D'Agosta, horrorizado, contempló la carta.

–Y ¿usted qué piensa hacer?

–Lo único posible: solucionar con la mayor presteza nuestro caso, ya que es la única forma de dedicarme a mi hermano.

–¿Y si le encuentra? ¿Qué hará?

–Tengo que encontrarle –dijo Pendergast con queda ferocidad–. Y cuando lo haga… –Hizo una pausa–. La situación será manejada con la rotundidad que requiere.

La expresión del agente era tan terrible que D'Agosta desvió la mirada.

Un largo silencio cayó sobre la biblioteca. De pronto Pendergast volvió en sí, y a D'Agosta le bastó una simple mirada para saber que el tema estaba cerrado.

El agente recuperó su tono habitual de frialdad y eficacia.

–Siendo usted el enlace con la policía de Southampton, me ha parecido lógico proponerle como enlace del FBI con la policía de Nueva York. El caso ha empezado en Estados Unidos, y es muy posible que termine aquí. He dispuesto que el enlace sea usted, en colaboración con la capitana Hayward. Tendrá que comunicarse con ella de modo regular, por teléfono o correo electrónico.

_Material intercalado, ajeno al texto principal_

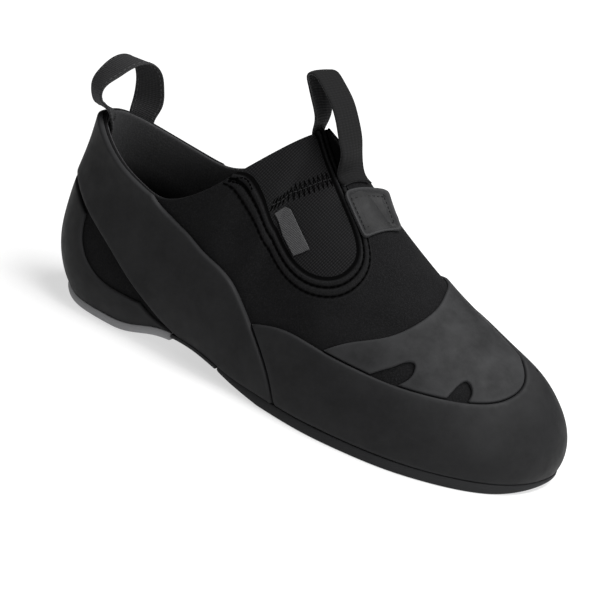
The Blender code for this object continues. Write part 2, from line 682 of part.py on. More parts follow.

D'Agosta asintió con la cabeza.

Pendergast le miraba.

–Espero que le parezca una solución satisfactoria.

–Por mí perfecto.

D'Agosta confió en no haberse sonrojado. «¿Hay algo que no sepa este hombre?», se preguntó.

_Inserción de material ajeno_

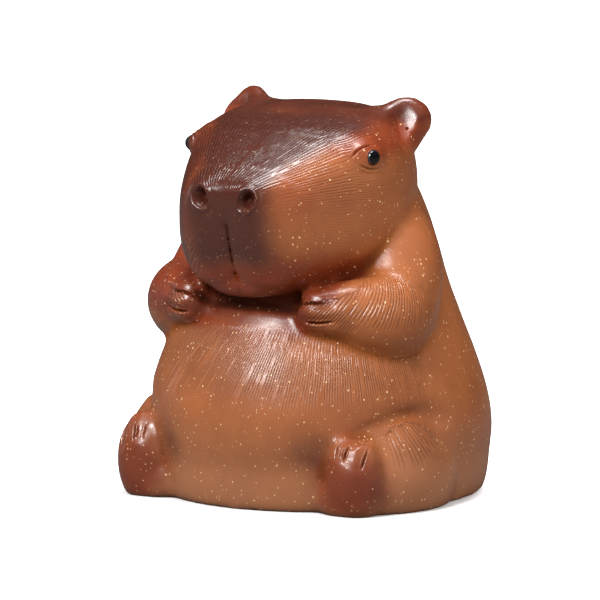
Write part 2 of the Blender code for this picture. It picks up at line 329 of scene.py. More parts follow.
@dataclass(frozen=True)
class FiredClay:
    """Polished stoneware: warm clay with airbrushed purple and red, pale flecks and fine combed strokes.
    It has painted shade in its strokes, creases and recesses, and a painted reflection of the table near the
    base.

    Scales are in lumps to the metre, cells and depths in metres, and a fleck's radii in cells. Shades say
    how much of the pit's dark colour is laid on as painted shade.
    """

    clay: Colour = from_srgb(165, 94, 49)
    clay_dull: Colour = from_srgb(148, 82, 43)
    # Painted reflection of the pale table: the colour the clay turns toward near the base.
    table_reflection: Colour = from_srgb(168, 112, 78)
    red: Colour = from_srgb(130, 51, 21)
    purple: Colour = from_srgb(76, 35, 25)
    raw: Colour = from_srgb(150, 100, 72)
    fleck: Colour = from_srgb(238, 196, 142)
    ember: Colour = from_srgb(206, 132, 76)
    # The dark colour of the painted shade in strokes, creases, recesses and pinholes.
    pit: Colour = from_srgb(46, 18, 11)
    patch_scale: float = 55
    # How high the painted reflection of the table reaches, and how strong it is at the base.
    table_reflection_height: float = 0.022
    table_reflection_share: float = 0.70
    paint_edge_scale: float = 160
    paint_edge_shake: float = 0.45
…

–Muy bien. –Pendergast se levantó–. Ahora tengo que hacer el equipaje y hablar un poco con Constance, que como es lógico permanecerá en la casa para cuidar de las colecciones y hacer las investigaciones adicionales que le solicitemos. Proctor se ocupará de que a usted no le falte de nada. Si necesita algo, no vacile en llamar por el timbre.

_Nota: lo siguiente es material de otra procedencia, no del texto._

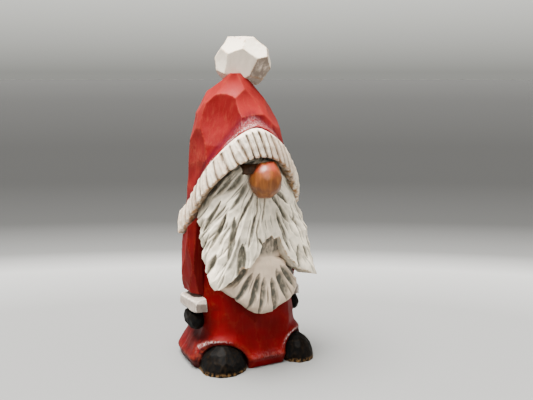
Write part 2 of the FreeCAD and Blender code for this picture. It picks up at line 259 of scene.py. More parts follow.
def grain_of(nodes, scale=0.9):
    """Fine wood fibres that run up the figure, 0 to 1."""
    return nodes.noise(scale, (1.0, 1.0, 0.06), detail=5.0, roughness=0.6, distortion=0.3)


def painted_wood(name, light, dark, wash, worn, wear, grain_share, roughness=(0.45, 0.65),
                 coat=0.05, specular=0.25, streak=None, tones=(0.25, 0.75)):
    """Thin acrylic over carved wood.

    light and dark are the extremes of the paint, reached where the tone leaves the range in
    tones; on the hat the tone also carries painted light and shade on its facets.  The wash
    colour gathers in the cuts, and also stands for painted shade where the mesh asks for it;
    the worn colour shows on the sharp edges by the share in wear, and in the fibres by
    grain_share; streak is a pale colour where the mesh asks for it: dry-brushed white, and a
    painted highlight on the coat's lips and above the hat's brim.
    """
    nodes = NodeMaker(name)
    grain = grain_of(nodes)
    cloud = nodes.noise(0.12, detail=3.0)
    patch = nodes.noise(0.6, (1, 1, 0.5), detail=4.0)
    tone = nodes.maths("ADD", nodes.maths("MULTIPLY", cloud, 0.5),
                       nodes.maths("MULTIPLY", nodes.attribute("facet"), 0.5))
    colour = nodes.mix(nodes.step(tone, *tones), dark, light)
    fibre = nodes.maths("MULTIPLY", nodes.step(grain, 0.45, 0.75), grain_share)
    colour = nodes.mix(fibre, colour, worn)
    colour = nodes.mix(nodes.maths("MULTIPLY", nodes.attribute("wash"),
                                   nodes.step(patch, 0.1, 0.6), clamp=True), colour, wash)
    if streak is not None:
        dry = nodes.step(nodes.noise(1.6, (1, 1, 0.6), detail=5.0), 0.42, 0.62)
        colour = nodes.mix(nodes.maths("MULTIPLY", nodes.attribute("streak"), dry), colour, streak)
    rubbed = nodes.maths("MULTIPLY", nodes.attribute("edge"),
                         nodes.step(nodes.noise(0.8, detail=4.0), 0.42, 0.60), clamp=True)
    colour = nodes.mix(nodes.maths("MULTIPLY", rubbed, wear), colour, worn)
    rough = nodes.maths("ADD", nodes.maths("MULTIPLY", patch, roughness[1] - roughness[0]),
                        roughness[0])
    nodes.surface(colour, rough, specular=specular, coat=coat, coat_roughness=0.25,
                  height=nodes.maths("ADD", grain, nodes.maths("MULTIPLY", patch, 0.8)),
                  depth=0.06)
    return nodes.material


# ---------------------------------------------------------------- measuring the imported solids

def box_of(name):
    """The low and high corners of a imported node, in millimetres."""
    low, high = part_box(name)
    return np.array(low) / MM, np.array(high) / MM


def tree_of(*names):
    """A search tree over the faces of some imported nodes, in millimetres."""
    points, faces = [], []
    for name in names:
        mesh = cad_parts[name].data
        start = len(points)
        points += [vertex.co / MM for vertex in mesh.vertices]
        faces += [[start + corner for corner in face.vertices] for face in mesh.polygons]
    return BVHTree.FromPolygons(points, faces)


def outward(angles):
    """Unit vectors away from an upright axis at some angles round from the front."""
    return np.stack([np.sin(angles), -np.cos(angles), np.zeros_like(angles)], axis=-1)


def wrap(tree, centres, angles, reach=60.0):
    """Distances from upright-axis points out to a solid as [level, angle]; nan where none."""
    radius = np.full((len(centres), len(angles)), np.nan)
    rays = [Vector(ray) for ray in outward(angles)]
    for row, centre in enumerate(Vector(point) for point in centres):
        for column, ray in enumerate(rays):
            hit = tree.ray_cast(centre + ray * reach, -ray, reach)[0]
            if hit is not None:
                radius[row, column] = (hit - centre).length
    return radius


def fill_gaps(values, axis):
    """Replace nan along one axis by interpolating between the nearest known values."""
    for line in values if axis == 1 else values.T:
        known = np.flatnonzero(~np.isnan(line))
        if 0 < len(known) < len(line):
            line[:] = np.interp(np.arange(len(line)), known, line[known])
    return values


def smooth(values, cells, axis, closed):
    """Gaussian smoothing along one axis; cells is the standard deviation."""
    reach = int(3 * cells) + 1
    steps = np.arange(-reach, reach + 1)
    weights = np.exp(-0.5 * (steps / cells) ** 2)
    weights /= weights.sum()
    padding = [(0, 0)] * values.ndim
    padding[axis] = (reach, reach)
    padded = np.pad(values, padding, mode="wrap" if closed else "edge")
    size = values.shape[axis]
    total = np.zeros_like(values, dtype=float)
    for weight, step in zip(weights, steps):
        total += weight * np.take(padded, np.arange(size) + reach + step, axis=axis)
    return total


# ---------------------------------------------------------------- grids and meshes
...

Se levantó con la mano tendida.

Buona notte. Y que tenga sueños agradables.

D'Agosta fue conducido a una habitación que estaba en el segundo piso y daba a la parte de atrás. Era exactamente lo que se temía: luz tenue, techo alto, papel de pared aterciopelado y muebles de caoba. Olía a viejas telas y madera. Las paredes estaban llenas de cuadros con grandes marcos dorados, paisajes, bodegones y algunos estudios al óleo en los que la mirada atenta descubría un extraño poder de turbación. Los postigos de madera estaban ajustados al marco. Los gruesos muros de piedra no dejaban filtrarse ningún ruido. Sin embargo, el dormitorio estaba tan inmaculado como el resto de la casa, las instalaciones eran modernas, y cuando D'Agosta se decidió a deshacer la enorme cama victoriana descubrió que era de una comodidad excepcional, con sábanas limpias y frescas. Una mano invisible había aireado y esponjado las almohadas. La colcha escondía un lujoso y grueso edredón. Toda la habitación parecía garantizar un descanso ideal.

Aun así, tardó bastante en conciliar el sueño. Estuvo mucho, mucho tiempo en la cama mirando el techo y pensando en Diógenes Pendergast.